Repeat, exactly, the run of lines that opens with the line containing "Reconstruct the object" and closes with the line containing "is up. Millimetres.", and leave all other lines out.

-- START Entries provided --

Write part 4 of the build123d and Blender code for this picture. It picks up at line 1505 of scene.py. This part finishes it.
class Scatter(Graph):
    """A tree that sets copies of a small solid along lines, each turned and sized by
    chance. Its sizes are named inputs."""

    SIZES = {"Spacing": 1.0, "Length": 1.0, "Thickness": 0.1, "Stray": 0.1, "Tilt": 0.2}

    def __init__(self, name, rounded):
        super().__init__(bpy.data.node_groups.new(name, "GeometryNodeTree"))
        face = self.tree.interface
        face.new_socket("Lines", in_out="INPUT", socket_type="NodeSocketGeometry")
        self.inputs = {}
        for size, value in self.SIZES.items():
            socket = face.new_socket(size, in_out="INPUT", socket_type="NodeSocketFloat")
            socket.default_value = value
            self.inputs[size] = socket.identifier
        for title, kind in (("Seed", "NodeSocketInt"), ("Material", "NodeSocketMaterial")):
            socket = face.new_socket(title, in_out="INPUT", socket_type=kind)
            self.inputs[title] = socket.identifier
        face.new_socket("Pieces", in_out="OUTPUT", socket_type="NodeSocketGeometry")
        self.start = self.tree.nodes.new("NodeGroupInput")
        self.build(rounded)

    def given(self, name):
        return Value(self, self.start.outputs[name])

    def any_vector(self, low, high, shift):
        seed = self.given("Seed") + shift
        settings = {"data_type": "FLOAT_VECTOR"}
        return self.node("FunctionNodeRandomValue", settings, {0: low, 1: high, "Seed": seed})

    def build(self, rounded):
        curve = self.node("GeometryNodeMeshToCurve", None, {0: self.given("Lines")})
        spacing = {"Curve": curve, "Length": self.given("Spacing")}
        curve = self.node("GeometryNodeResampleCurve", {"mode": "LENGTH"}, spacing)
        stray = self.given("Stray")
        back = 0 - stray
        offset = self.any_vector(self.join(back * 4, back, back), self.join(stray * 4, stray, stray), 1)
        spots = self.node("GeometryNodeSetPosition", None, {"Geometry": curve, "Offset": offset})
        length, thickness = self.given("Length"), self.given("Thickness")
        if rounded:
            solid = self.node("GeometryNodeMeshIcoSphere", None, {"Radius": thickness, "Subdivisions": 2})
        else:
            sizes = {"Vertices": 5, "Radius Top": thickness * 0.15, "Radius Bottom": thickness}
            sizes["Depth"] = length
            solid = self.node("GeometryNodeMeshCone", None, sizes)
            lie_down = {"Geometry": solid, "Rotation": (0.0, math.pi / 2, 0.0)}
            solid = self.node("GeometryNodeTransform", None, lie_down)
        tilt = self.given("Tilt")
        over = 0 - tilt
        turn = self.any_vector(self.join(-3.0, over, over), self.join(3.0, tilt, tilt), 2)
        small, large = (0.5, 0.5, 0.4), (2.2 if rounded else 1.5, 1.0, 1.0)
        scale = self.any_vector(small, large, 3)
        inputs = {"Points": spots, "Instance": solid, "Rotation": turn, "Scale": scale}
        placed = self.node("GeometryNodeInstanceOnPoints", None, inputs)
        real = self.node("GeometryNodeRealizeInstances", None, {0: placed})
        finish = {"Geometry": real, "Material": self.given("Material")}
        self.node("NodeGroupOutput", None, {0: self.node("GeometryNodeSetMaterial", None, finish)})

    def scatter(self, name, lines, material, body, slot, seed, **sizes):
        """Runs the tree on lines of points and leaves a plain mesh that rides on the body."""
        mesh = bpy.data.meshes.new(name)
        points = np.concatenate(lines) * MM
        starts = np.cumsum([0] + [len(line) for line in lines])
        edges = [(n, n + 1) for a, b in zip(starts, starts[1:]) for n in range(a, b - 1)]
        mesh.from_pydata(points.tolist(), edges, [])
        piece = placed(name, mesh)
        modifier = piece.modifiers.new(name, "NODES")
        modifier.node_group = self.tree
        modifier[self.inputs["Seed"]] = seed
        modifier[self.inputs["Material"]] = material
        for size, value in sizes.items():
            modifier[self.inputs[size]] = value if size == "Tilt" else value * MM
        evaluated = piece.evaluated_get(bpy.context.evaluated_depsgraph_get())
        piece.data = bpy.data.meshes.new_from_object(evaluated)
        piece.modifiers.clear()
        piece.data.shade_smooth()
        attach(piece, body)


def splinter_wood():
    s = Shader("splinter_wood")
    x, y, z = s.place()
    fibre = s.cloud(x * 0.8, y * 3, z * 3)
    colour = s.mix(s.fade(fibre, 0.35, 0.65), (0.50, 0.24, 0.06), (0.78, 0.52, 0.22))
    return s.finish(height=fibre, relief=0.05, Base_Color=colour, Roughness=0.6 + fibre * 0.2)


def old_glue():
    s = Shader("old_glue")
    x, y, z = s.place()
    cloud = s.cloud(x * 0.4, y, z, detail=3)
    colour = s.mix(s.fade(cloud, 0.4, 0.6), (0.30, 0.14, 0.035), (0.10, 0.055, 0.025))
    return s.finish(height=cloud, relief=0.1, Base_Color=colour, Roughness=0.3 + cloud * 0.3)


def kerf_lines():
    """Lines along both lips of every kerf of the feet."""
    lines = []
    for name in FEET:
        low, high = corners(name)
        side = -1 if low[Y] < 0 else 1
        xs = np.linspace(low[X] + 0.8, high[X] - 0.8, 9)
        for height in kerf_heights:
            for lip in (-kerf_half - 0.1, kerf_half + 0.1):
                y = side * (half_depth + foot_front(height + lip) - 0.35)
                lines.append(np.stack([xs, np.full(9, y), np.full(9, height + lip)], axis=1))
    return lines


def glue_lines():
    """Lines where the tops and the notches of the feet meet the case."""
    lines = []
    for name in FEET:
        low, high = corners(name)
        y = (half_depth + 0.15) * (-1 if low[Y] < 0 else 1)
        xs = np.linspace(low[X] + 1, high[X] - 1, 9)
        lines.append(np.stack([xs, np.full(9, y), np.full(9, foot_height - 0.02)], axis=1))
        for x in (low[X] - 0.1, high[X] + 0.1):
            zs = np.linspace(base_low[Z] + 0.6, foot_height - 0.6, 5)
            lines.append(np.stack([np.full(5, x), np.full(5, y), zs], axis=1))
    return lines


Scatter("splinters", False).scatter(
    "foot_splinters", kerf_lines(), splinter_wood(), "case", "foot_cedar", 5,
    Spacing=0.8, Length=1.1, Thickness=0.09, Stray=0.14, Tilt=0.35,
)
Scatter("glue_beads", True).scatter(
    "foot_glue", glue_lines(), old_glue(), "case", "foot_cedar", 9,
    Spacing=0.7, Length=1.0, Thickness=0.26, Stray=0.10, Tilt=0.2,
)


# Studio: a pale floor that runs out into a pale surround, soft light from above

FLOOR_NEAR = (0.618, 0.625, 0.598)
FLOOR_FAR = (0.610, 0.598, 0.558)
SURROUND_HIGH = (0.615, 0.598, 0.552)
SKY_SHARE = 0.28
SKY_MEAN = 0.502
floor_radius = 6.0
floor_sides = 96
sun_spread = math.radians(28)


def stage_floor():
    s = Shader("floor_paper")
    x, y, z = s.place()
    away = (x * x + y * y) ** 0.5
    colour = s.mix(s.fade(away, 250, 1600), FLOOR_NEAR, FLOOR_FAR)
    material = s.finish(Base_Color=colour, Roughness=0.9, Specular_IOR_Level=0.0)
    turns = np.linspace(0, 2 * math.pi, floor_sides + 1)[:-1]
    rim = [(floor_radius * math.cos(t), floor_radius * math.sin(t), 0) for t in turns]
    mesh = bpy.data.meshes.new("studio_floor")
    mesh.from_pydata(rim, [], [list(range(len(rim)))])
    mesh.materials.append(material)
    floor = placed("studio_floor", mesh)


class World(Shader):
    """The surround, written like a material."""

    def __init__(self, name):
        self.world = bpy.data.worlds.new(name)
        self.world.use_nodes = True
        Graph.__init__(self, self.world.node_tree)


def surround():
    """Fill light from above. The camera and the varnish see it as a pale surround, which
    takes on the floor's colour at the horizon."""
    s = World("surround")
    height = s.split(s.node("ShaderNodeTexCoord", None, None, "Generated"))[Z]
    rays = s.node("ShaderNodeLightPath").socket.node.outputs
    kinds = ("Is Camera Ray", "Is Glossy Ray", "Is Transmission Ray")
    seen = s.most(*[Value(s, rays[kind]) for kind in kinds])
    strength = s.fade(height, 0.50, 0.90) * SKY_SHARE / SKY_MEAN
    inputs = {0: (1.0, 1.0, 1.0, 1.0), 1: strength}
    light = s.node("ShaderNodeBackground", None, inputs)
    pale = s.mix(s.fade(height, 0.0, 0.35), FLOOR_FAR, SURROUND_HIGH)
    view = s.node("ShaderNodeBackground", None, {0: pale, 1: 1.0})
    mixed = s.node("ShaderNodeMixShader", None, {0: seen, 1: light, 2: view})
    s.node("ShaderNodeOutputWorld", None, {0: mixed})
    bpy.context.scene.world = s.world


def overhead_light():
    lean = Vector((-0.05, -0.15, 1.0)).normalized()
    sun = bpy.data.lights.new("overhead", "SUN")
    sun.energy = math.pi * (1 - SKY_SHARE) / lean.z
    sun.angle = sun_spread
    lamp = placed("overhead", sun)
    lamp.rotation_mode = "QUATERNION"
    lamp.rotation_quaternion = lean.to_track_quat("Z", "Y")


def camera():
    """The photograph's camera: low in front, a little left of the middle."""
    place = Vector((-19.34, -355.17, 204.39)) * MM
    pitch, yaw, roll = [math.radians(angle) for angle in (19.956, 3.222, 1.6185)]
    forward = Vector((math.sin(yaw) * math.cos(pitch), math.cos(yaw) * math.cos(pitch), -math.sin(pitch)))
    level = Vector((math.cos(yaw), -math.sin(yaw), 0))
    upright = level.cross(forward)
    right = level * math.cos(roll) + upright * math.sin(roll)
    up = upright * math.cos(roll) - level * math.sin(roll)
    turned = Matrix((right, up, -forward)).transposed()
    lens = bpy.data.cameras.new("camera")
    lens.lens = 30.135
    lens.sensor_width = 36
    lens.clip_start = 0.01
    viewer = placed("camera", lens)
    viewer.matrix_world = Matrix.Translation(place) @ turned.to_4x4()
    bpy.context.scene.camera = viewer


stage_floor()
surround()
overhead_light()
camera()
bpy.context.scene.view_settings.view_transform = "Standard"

-- END Entries provided --
-- START Entries provided --

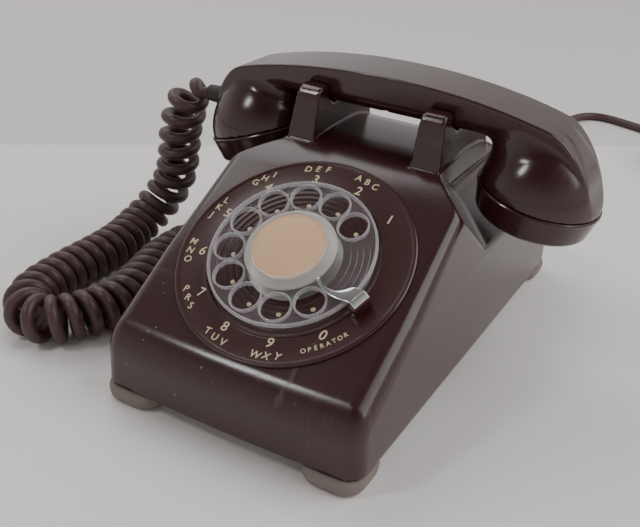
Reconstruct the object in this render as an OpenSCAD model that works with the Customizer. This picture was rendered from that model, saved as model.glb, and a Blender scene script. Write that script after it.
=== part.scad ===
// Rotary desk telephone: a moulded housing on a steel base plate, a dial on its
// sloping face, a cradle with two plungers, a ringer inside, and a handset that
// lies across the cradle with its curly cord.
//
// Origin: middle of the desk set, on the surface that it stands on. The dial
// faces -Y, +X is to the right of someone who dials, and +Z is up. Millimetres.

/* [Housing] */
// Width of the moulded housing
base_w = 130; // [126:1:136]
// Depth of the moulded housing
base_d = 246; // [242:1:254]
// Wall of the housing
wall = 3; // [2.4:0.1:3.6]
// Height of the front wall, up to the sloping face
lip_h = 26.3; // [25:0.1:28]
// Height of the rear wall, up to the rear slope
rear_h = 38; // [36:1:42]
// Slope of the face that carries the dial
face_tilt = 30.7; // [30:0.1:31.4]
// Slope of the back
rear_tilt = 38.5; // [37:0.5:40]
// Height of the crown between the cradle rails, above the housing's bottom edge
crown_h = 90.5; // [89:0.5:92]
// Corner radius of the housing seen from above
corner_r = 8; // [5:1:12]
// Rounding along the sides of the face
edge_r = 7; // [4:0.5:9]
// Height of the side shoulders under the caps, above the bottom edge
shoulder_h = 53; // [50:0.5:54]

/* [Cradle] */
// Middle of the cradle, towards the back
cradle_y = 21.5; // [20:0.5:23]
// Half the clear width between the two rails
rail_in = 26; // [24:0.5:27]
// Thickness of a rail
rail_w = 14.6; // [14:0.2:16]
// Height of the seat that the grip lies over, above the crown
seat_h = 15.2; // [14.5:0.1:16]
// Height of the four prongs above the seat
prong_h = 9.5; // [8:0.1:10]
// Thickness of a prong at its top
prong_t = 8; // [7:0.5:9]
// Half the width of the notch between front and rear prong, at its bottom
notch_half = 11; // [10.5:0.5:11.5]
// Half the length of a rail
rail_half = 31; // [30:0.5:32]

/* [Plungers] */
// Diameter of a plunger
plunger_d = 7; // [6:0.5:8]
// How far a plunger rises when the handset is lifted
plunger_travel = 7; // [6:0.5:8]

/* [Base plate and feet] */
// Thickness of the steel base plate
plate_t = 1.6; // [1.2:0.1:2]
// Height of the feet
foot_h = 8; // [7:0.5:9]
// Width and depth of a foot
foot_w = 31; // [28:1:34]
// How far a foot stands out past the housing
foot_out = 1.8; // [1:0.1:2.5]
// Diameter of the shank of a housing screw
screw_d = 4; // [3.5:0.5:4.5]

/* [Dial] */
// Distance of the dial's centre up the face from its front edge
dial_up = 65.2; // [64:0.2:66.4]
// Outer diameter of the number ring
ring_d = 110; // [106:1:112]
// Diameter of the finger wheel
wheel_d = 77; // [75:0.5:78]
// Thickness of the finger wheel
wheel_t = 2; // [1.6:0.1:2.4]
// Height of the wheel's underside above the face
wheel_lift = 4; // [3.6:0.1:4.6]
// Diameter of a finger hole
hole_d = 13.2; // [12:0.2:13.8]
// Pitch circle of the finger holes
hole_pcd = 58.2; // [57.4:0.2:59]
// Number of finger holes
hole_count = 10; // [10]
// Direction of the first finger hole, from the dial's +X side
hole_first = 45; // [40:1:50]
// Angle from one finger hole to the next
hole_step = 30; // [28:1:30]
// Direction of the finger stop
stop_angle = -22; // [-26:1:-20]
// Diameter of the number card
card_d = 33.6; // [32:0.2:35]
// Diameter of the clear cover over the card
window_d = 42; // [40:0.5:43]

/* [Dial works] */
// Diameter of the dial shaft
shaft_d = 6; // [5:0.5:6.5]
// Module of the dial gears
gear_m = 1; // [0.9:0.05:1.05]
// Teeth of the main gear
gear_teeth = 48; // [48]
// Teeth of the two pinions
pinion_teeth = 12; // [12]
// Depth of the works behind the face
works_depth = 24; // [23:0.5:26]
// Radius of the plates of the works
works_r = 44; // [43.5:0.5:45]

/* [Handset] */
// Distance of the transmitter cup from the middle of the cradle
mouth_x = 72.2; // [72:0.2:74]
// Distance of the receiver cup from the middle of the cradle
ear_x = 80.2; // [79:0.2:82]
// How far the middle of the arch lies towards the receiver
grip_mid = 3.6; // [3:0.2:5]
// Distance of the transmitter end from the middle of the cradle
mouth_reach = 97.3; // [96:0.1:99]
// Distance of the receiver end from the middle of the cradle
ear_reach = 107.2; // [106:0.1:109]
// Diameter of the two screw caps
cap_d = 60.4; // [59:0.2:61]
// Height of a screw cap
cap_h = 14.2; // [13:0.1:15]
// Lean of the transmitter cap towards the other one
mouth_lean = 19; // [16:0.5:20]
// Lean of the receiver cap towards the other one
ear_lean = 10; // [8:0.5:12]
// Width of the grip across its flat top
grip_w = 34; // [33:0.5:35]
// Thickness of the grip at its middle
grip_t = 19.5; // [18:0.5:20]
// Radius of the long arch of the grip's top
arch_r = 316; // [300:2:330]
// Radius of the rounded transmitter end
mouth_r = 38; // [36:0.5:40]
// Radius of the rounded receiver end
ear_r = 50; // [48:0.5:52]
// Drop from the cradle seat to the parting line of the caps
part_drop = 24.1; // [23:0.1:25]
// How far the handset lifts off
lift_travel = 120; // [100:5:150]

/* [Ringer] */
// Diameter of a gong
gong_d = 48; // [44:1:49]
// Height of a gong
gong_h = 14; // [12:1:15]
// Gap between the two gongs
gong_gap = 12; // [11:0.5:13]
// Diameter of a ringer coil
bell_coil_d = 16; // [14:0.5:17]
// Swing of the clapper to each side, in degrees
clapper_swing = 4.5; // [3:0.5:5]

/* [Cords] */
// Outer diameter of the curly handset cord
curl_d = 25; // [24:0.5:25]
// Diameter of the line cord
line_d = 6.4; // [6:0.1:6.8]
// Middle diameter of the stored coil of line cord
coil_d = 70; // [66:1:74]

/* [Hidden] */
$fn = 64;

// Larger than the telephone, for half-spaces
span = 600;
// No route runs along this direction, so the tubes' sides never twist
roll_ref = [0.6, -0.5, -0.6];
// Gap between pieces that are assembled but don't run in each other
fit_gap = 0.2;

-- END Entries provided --

Expected answer.
Reconstruct the object in this render as an OpenSCAD model that works with the Customizer. This picture was rendered from that model, saved as model.glb, and a Blender scene script. Write that script after it.
=== part.scad ===
// Rotary desk telephone: a moulded housing on a steel base plate, a dial on its
// sloping face, a cradle with two plungers, a ringer inside, and a handset that
// lies across the cradle with its curly cord.
//
// Origin: middle of the desk set, on the surface that it stands on. The dial
// faces -Y, +X is to the right of someone who dials, and +Z is up. Millimetres.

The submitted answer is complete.